╔══
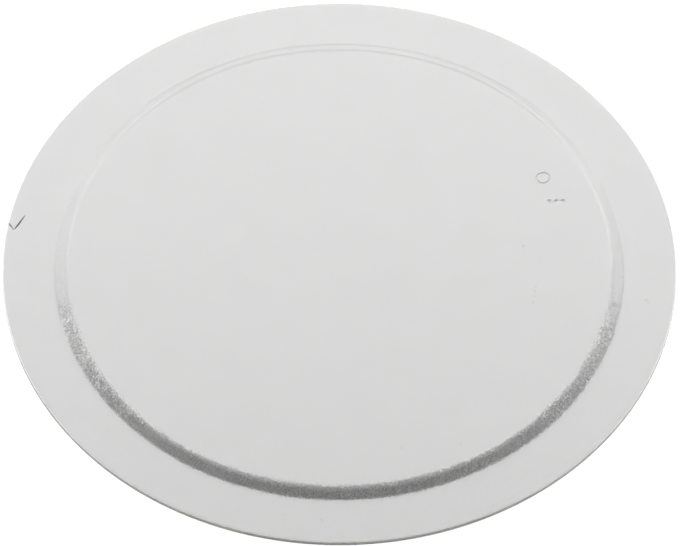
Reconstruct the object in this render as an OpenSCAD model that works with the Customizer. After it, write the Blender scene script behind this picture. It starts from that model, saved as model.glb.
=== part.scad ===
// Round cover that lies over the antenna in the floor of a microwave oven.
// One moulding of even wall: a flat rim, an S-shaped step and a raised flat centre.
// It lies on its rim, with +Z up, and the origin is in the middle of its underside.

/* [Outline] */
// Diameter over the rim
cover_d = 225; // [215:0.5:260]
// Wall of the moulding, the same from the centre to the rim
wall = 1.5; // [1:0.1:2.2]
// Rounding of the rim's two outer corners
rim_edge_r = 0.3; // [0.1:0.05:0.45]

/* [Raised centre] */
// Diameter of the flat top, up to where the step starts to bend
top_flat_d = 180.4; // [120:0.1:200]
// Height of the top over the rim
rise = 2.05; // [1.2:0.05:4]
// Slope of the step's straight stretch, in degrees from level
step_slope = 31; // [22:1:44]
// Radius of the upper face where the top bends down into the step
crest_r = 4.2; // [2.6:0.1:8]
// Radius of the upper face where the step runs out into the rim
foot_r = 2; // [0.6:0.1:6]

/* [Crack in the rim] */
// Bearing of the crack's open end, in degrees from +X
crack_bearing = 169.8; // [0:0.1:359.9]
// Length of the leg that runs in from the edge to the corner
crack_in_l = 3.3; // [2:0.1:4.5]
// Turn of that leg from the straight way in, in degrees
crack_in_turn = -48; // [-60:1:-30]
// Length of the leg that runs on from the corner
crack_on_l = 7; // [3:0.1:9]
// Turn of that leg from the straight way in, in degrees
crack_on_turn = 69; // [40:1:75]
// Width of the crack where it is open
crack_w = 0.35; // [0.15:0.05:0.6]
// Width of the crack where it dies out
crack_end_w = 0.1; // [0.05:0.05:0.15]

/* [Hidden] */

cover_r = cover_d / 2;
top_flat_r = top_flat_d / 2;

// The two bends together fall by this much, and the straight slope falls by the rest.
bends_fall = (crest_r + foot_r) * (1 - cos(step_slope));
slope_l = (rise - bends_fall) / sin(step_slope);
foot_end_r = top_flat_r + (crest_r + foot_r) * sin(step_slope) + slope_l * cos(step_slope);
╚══
### EXERCISE TASK:
Return the listing above word for word.

### EXERCISE ANSWER:
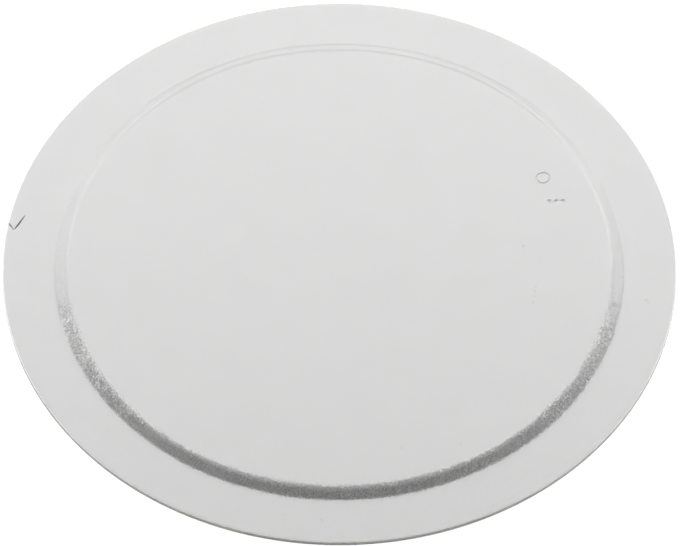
Reconstruct the object in this render as an OpenSCAD model that works with the Customizer. After it, write the Blender scene script behind this picture. It starts from that model, saved as model.glb.
=== part.scad ===
// Round cover that lies over the antenna in the floor of a microwave oven.
// One moulding of even wall: a flat rim, an S-shaped step and a raised flat centre.
// It lies on its rim, with +Z up, and the origin is in the middle of its underside.

/* [Outline] */
// Diameter over the rim
cover_d = 225; // [215:0.5:260]
// Wall of the moulding, the same from the centre to the rim
wall = 1.5; // [1:0.1:2.2]
// Rounding of the rim's two outer corners
rim_edge_r = 0.3; // [0.1:0.05:0.45]

/* [Raised centre] */
// Diameter of the flat top, up to where the step starts to bend
top_flat_d = 180.4; // [120:0.1:200]
// Height of the top over the rim
rise = 2.05; // [1.2:0.05:4]
// Slope of the step's straight stretch, in degrees from level
step_slope = 31; // [22:1:44]
// Radius of the upper face where the top bends down into the step
crest_r = 4.2; // [2.6:0.1:8]
// Radius of the upper face where the step runs out into the rim
foot_r = 2; // [0.6:0.1:6]

/* [Crack in the rim] */
// Bearing of the crack's open end, in degrees from +X
crack_bearing = 169.8; // [0:0.1:359.9]
// Length of the leg that runs in from the edge to the corner
crack_in_l = 3.3; // [2:0.1:4.5]
// Turn of that leg from the straight way in, in degrees
crack_in_turn = -48; // [-60:1:-30]
// Length of the leg that runs on from the corner
crack_on_l = 7; // [3:0.1:9]
// Turn of that leg from the straight way in, in degrees
crack_on_turn = 69; // [40:1:75]
// Width of the crack where it is open
crack_w = 0.35; // [0.15:0.05:0.6]
// Width of the crack where it dies out
crack_end_w = 0.1; // [0.05:0.05:0.15]

/* [Hidden] */

cover_r = cover_d / 2;
top_flat_r = top_flat_d / 2;

// The two bends together fall by this much, and the straight slope falls by the rest.
bends_fall = (crest_r + foot_r) * (1 - cos(step_slope));
slope_l = (rise - bends_fall) / sin(step_slope);
foot_end_r = top_flat_r + (crest_r + foot_r) * sin(step_slope) + slope_l * cos(step_slope);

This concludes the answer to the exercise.